Los compañeros de la patrulla logística que hacían ese recorrido no querían llevarlo;  temían que sería una carga y que en determinado momento podrían ser ubicados por el ejército y no podrían correr con él.  Pero finalmente aceptaron y los convenció que había adquirido mucha habilidad para desplazarse con una muleta hechiza.

Sin embargo, al llegar al contacto se percataron que los compañeros no habían llegado y que el próximo encuentro sería en otros 15 días.

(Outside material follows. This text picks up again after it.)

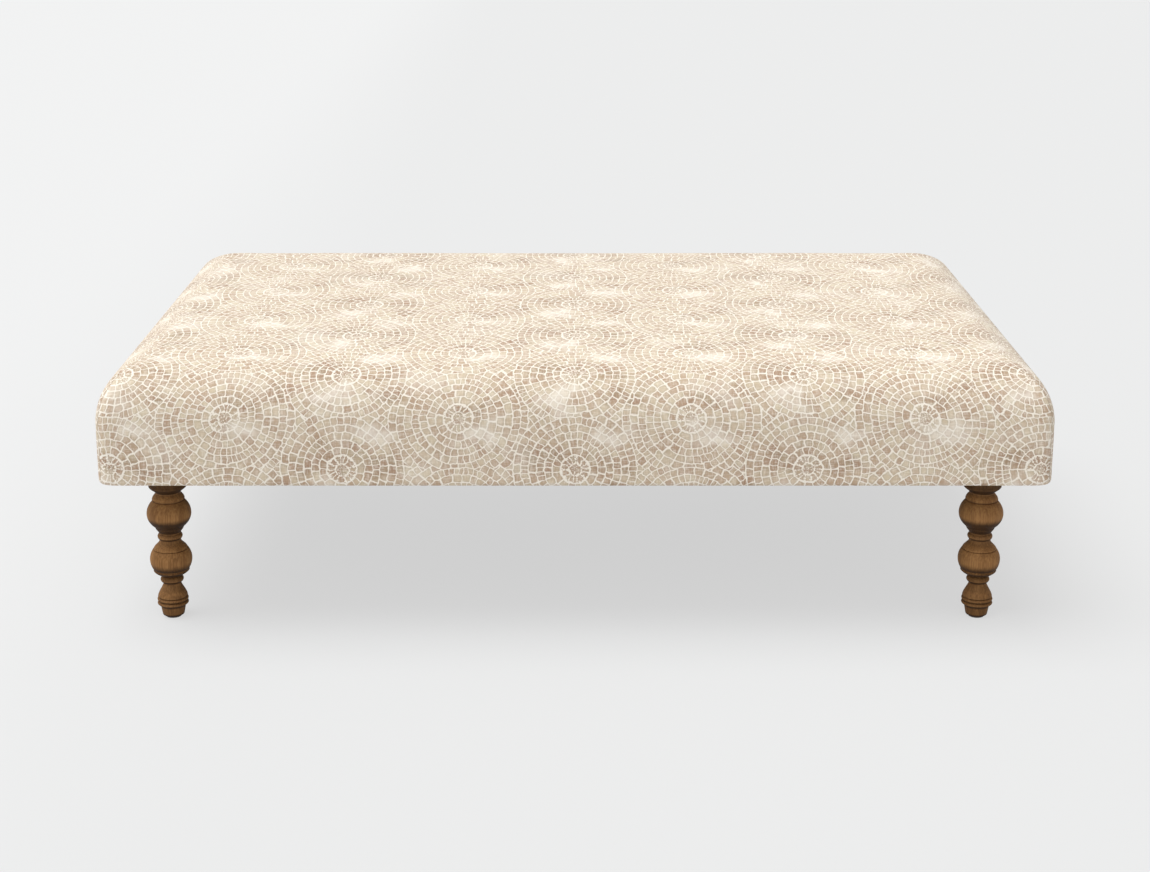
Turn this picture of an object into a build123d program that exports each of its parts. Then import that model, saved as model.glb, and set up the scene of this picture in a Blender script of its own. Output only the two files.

Ramiro no quiso volver sobre sus pasos y les pidió que se fueran; que lo dejaran ahí con unos tres galones de agua y algo de comida; le consiguieron unos cuantos pedazos de caña y una pequeña penca de bananos verdes.  Lo primero que pensó fue que si ellos caían lo podrían entregar, por lo que decidió subir a un cerro cercano, donde además de sentirse más seguro tenía mejor visibilidad.

Ahí esperó. Con su fusil bien afinado y sus tiros secos; decidido a dar su última batalla; por su mente pasaron muchas cosas, sus padres, su compañera, el triunfo de la revolución.  Tuvo quince días para pensar y reflexionar sobre su vida guerrillera.

A pesar de haber calculado cuánto podía comer y beber hasta que llegaran nuevamente los compañeros de la patrulla logística; disminuyó la cuota, al considerar que podían pasar más días, por distintas razones.

Al llegar el tiempo se puso más alerta a los sonidos; hasta que oyó que lo llamaban; poco a poco bajó.  - ¡puchica compañero, creímos que le había pasado algo!

Contactaron con la otra patrulla, con la que terminó el resto del recorrido y llegó a la retaguardia; fue trasladado México donde lo operaron en un par de ocasiones, para sacar esquirlas de hueso,  hacerle curaciones y tratar que el largo de la pierna fuera más acorde a lo normal.  La rodilla no volvería a doblarla.

Ramiro pasó a ser parte del aparato de comunicaciones y se encargó, junto a Rodriga, Juan Antonio, Beatriz, su compañera en ese entonces y yo, bajo la jefatura de la teniente Lorena, de las comunicaciones estratégicas. 

Era el año 86, en Nicaragua;  las cosas cambiarían en poco tiempo.